About 2.3 million Venezuelans have fled their crisis-hit country mainly because of a lack of food as severe shortages of medicine has left thousands at risk, the UN spokesman said Tuesday.

The Venezuelans have fled to Colombia, Ecuador, Peru and Brazil.

"People cite the lack of food as their main reason for leaving," said UN spokesman Stephane Dujarric. About 1.3 million Venezuelans are suffering from malnourishment.

[Lack of food pushes 2.3 mn to flee Venezuela: UN, France 24, August 14, 2018]

Venezuela is likely to get worse before it gets better, as President Nicolas Maduro is having to crack down on his own military following an assassination attempt with a drone. [Venezuela: Military figures arrested after drone 'attack,' BBC, August 14, 2018]

Yet it is not just Venezuela that is going to pay the cost for all of this. Brazil, which is nearing a highly contentious presidential eleciton, is being slammed by this massive refugee crisis. Just as in America, it is the courts in Brazil which are contempously ordering citizens that they must be overwhelemed. 

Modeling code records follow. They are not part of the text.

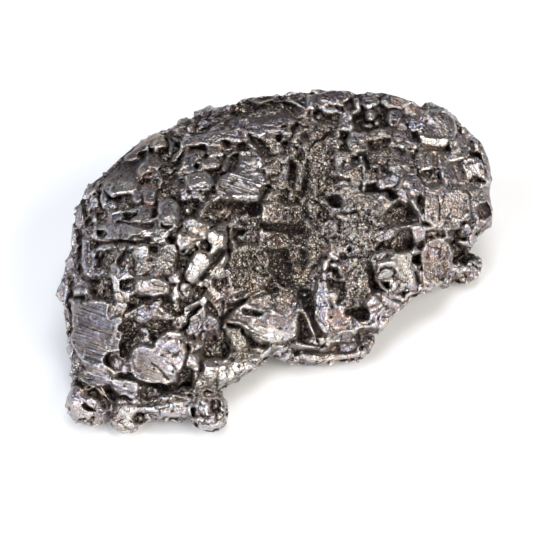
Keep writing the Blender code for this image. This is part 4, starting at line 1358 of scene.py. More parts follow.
def read_patches(tint: Tint) -> list[Patch]:
    """Read one tint's patches, which commas part from each other."""
    texts = PATCHES.get(tint, "").replace("\n", " ").split(",")
    return [Patch(*[float(word) for word in text.split()]) for text in texts if text.strip()]


class ScatterNoise:
    """Repeatable random fields in space, worked out from whole-number cells."""

    @staticmethod
    def scatter(cells: Array, salt: int) -> Array:
        """A random number for each cell, the same at every run.

        Args:
            cells: Whole-number cells, one row of three each.
            salt: Picks one of many sets of numbers.

        Returns:
            Numbers from 0 to 1.
        """
        mixed = cells[:, 0] * 73856093 ^ cells[:, 1] * 19349663 ^ cells[:, 2] * 83492791
        mixed = (mixed ^ (salt * 2654435761)) & 0xFFFFFFFF
        mixed = (mixed ^ (mixed >> 15)) * 2246822519 & 0xFFFFFFFF
        mixed = (mixed ^ (mixed >> 13)) * 3266489917 & 0xFFFFFFFF
        return (mixed ^ (mixed >> 16)) / 0xFFFFFFFF

    @classmethod
    def cloud(cls, places: Array, salt: int) -> Array:
        """Smooth random field.

        Args:
            places: Positions in cells, one row each.
            salt: Picks one of many fields.

        Returns:
            Values from -1 to 1.
        """
        home = np.floor(places).astype(np.int64)
        part = smooth_step(places - home)
        value = np.zeros(len(places))
        for corner in np.ndindex(2, 2, 2):
            weight = np.prod(np.where(corner, part, 1 - part), axis=1)
            value += weight * cls.scatter(home + np.array(corner), salt)
        return value * 2 - 1

    @classmethod
    def broken(
        cls, places: Array, salt: int, crevice: float, tilt: float = 0.0
    ) -> tuple[Array, Array]:
        """Lumps around scattered middles.

        Args:
            places: Positions in cells, one row each.
            salt: Picks one of many fields.
            crevice: Crevice width in cells.
            tilt: How much each lump's face leans its own way.

        Returns:
            Each place's level, about -1 to 1, and its crevice mask, 0 to 1.
        """
        home = np.floor(places).astype(np.int64)
        first = np.full(len(places), 9.0)
        second = np.full(len(places), 9.0)
        level = np.zeros(len(places))
        for near in np.ndindex(3, 3, 3):
            cell = home + np.array(near) - 1
            place = [cls.scatter(cell, salt + axis) for axis in range(3)]
            offset = places - cell - np.stack(place, axis=-1)
            gap = np.linalg.norm(offset, axis=-1)
            own = cls.scatter(cell, salt + 7) * 2 - 1
            if tilt:
                lean = [cls.scatter(cell, salt + 11 + axis) * 2 - 1 for axis in range(3)]
                own = own + tilt * (offset * np.stack(lean, axis=-1)).sum(-1)
            nearer = gap < first
            second = np.where(nearer, first, np.minimum(second, gap))
            level = np.where(nearer, own, level)
            first = np.where(nearer, gap, first)
        mask = np.exp(-((second - first) / crevice) ** 2)
        return level * (1 - mask), mask


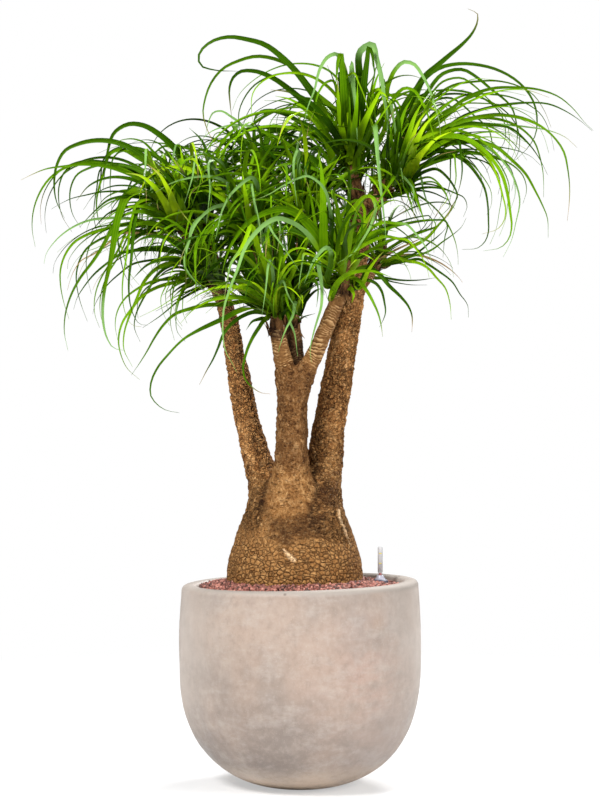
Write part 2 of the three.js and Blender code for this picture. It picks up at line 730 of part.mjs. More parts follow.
function gaugeFloat() {
  const foot = gauge.foot + 2 + gap;
  const shoulder = foot + gauge.floatHeight;
  const tipFoot = gauge.tipHeight - 4.5;
  return turned([
    [0, foot], [gauge.floatRadius - 1, foot], [gauge.floatRadius, foot + 2],
    [gauge.floatRadius, shoulder - 3], [gauge.rodRadius, shoulder], [gauge.rodRadius, tipFoot],
    [gauge.tipRadius, tipFoot],
    [gauge.tipRadius, gauge.tipHeight - 1], [1.2, gauge.tipHeight], [0, gauge.tipHeight],
  ], gauge.segments);
}

// ---------- Materials and assembly ----------

const finishes = {
  stone: new THREE.MeshStandardMaterial({ color: 0xb9aaa0, roughness: 0.85, metalness: 0 }),
  clay: new THREE.MeshStandardMaterial({ color: 0x7a3f2c, roughness: 0.95, metalness: 0 }),
  bark: new THREE.MeshStandardMaterial({ color: 0x8a6640, roughness: 0.95, metalness: 0 }),
  leaf: new THREE.MeshStandardMaterial({ color: 0x4f8f2a, roughness: 0.45, metalness: 0 }),
  greyPlastic: new THREE.MeshStandardMaterial({ color: 0x9a9aa6, roughness: 0.5, metalness: 0 }),
  clearPlastic: new THREE.MeshStandardMaterial({ color: 0xdfe3e6, roughness: 0.2, metalness: 0 }),
  redPlastic: new THREE.MeshStandardMaterial({ color: 0xb3261e, roughness: 0.4, metalness: 0 }),
};

const palm = new THREE.Group();

function addPiece(name, solid, finish, origin = new THREE.Vector3()) {
  const piece = new THREE.Mesh(geometryOf(solid, origin), finish);
  piece.name = name;
  piece.position.copy(origin);
  palm.add(piece);
}

addPiece("pot", potSolid(), finishes.stone);
addPiece("clay_granules", granulesSolid(), finishes.clay);
addPiece("trunk", trunkSolid(), finishes.bark);
Object.keys(heads).forEach((name) => {
  const plainName = name.replace(/[A-Z]/g, (letter) => `_${letter.toLowerCase()}`);
  addPiece(`leaves_${plainName}`, headSolid(name), finishes.leaf, headCore(name).foot);
});

const gaugeFoot = new THREE.Group();
gaugeFoot.position.set(gauge.place[0], gauge.place[1], 0);
palm.add(gaugeFoot);
[["gauge_housing", gaugeHousing(), finishes.greyPlastic],
  ["gauge_window", gaugeWindow(), finishes.clearPlastic],
  ["gauge_float", gaugeFloat(), finishes.redPlastic]].forEach(([name, solid, finish]) => {
  const piece = new THREE.Mesh(geometryOf(solid, new THREE.Vector3()), finish);
  piece.name = name;
  gaugeFoot.add(piece);
});

export default palm;
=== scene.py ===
import bpy
import numpy as np
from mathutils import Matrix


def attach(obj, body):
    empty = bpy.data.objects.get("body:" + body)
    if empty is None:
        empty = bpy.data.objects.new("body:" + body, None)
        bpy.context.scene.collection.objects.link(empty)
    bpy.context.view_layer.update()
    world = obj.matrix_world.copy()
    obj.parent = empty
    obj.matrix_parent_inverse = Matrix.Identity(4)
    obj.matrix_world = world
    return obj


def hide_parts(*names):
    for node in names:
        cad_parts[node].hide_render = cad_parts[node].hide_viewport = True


# A potted ponytail palm: three corky trunks on one swollen base, twelve heads of strap leaves,
# a round stone planter filled with clay granules, and a water gauge standing in them.

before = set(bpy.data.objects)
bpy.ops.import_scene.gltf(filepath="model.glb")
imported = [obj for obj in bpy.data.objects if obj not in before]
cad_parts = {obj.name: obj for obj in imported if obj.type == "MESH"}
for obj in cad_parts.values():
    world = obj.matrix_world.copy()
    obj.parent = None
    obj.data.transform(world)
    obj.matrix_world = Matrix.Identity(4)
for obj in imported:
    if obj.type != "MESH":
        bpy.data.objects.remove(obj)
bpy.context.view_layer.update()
mm = 0.001  # the settings below are in millimetres, the meshes in metres


# Camera: level, straight along +Y, on the middle line of the planter

view = {
    "distance": 4600,
    "height": 799,
    "lens": 99.36,
    "sensor": 36,
}

cameraData = bpy.data.cameras.new("camera")
cameraData.lens = view["lens"]
cameraData.sensor_width = view["sensor"]
camera = bpy.data.objects.new("camera", cameraData)
camera.location = (0, -view["distance"] * mm, view["height"] * mm)
camera.rotation_euler = (np.pi / 2, 0, 0)
bpy.context.scene.collection.objects.link(camera)
bpy.context.scene.camera = camera
print("camera placed")


# Where points in millimetres are seen: x and z at the planter's distance.
def frontView(points):
    nearer = view["distance"] / (view["distance"] + points[..., 1])
    return points[..., 0] * nearer, view["height"] + (points[..., 2] - view["height"]) * nearer


# Numbers and noise

# 0 before low and 1 past high; between them 3t^2 - 2t^3, where t is the share of the way.
def smoothStep(low, high, values):
    t = np.clip((values - low) / (high - low), 0.0, 1.0)
    return t * t * (3.0 - 2.0 * t)


# Vectors divided by their lengths.
def unit(vectors):
    return vectors / np.maximum(np.linalg.norm(vectors, axis=-1, keepdims=True), 1e-12)


# A fixed number from 0 to 1 for each whole-numbered cell: its coordinates times large primes, mixed.
def cellNumber(cells, seed):
    primes = np.array([73856093, 19349663, 83492791], np.uint32)[: cells.shape[-1]]
    mixed = (cells.astype(np.int64) & 0xFFFFFFFF).astype(np.uint32) * primes
    mixed = np.bitwise_xor.reduce(mixed, axis=-1) + np.uint32(seed * 40503 % 65521)
    mixed = (mixed ^ (mixed >> np.uint32(15))) * np.uint32(739982445)
    mixed = (mixed ^ (mixed >> np.uint32(12))) * np.uint32(695872825)
    return (mixed ^ (mixed >> np.uint32(15))) / 4294967296.0


# Smooth noise from -1 to 1: the eight numbers round a point, blended by smooth steps.
def smoothNoise(points, size, seed):
    scaled = points / size
    cell = np.floor(scaled).astype(np.int64)
    share = scaled - cell
    share = share * share * (3.0 - 2.0 * share)
    total = np.zeros(points.shape[:-1])
    for corner in np.ndindex(2, 2, 2):
        step = np.array(corner)
        weight = np.prod(np.where(step == 1, share, 1.0 - share), axis=-1)
        total += weight * cellNumber(cell + step, seed)
    return 2.0 * total - 1.0


# Noises added up, each half the size and half the strength of the one before.
def layeredNoise(points, size, seed, layers=3):
    return sum(smoothNoise(points, size / 2 ** i, seed + i) / 2 ** i for i in range(layers))


# Cells on a jittered grid that closes after `around` cells. Gives how far a point is inside its
# cell (second nearest centre's distance less the nearest's) and a number that is the cell's own.
def barkCells(u, v, around, jitter, seed):
    base = np.stack([np.floor(u), np.floor(v)], -1).astype(np.int64)
    nearest = np.full(u.shape, 9.0)
    second = np.full(u.shape, 9.0)
    own = np.zeros(u.shape)
    for stepU, stepV in np.ndindex(3, 3):
        cell = base + [stepU - 1, stepV - 1]
        wrapped = np.stack([cell[..., 0] % around, cell[..., 1]], -1)
        centreU = cell[..., 0] + 0.5 + jitter * (cellNumber(wrapped, seed) - 0.5)
        centreV = cell[..., 1] + 0.5 + jitter * (cellNumber(wrapped, seed + 7) - 0.5)
        reach = np.hypot(u - centreU, v - centreV)
        closer = reach < nearest
        second = np.where(closer, nearest, np.minimum(second, reach))
        own = np.where(closer, cellNumber(wrapped, seed + 13), own)
        nearest = np.where(closer, reach, nearest)
    return second - nearest, own


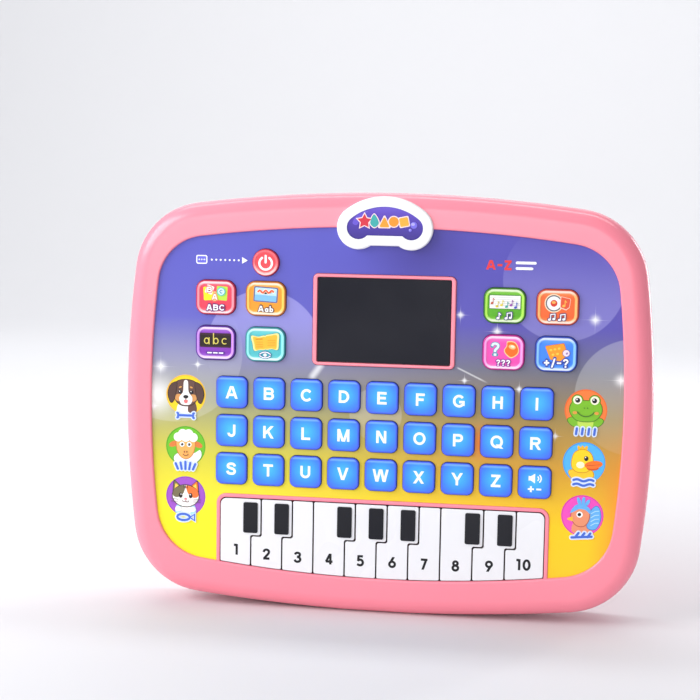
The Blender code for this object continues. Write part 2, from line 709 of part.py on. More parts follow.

The crossing in the Brazilian city of Pacaraima was closed Monday after Judge Helder Girao Barreto ruled it should be closed until a program to relocate Venezuelan refugees can keep pace with daily arrivals. That decision was reversed by an appellate court, and in a statement federal police said Tuesday the migration patterns had returned to normal.

This was not the first time the northern state of Roraima tried to curb the influx of Venezuelans. It had already urged the appellate court to close the border in April. Soon after that request was denied, Roraima asked the federal government for nearly $50 million to pay for public services for migrants.

[Brazil-Venezuela border reopens amid fight over refugeesby Beatrice Christofaro, Fox News, August 7, 2018]

This is a systemic problem with the entire globe. When a government fails, it can actually spread the costs of its failure to other nations through mass immigration. And because immigrants and refugees are by their very nature lacking the kinds of roots and networks citizens usually have, they are more likely to push for redistributionist policies, which in turn generate more social failures.

Immigration, in short, is what allows for a global process of degeneration. Immmigraiton is rarely a victory for opportunity and freedom. Usually, it's just a tragedy.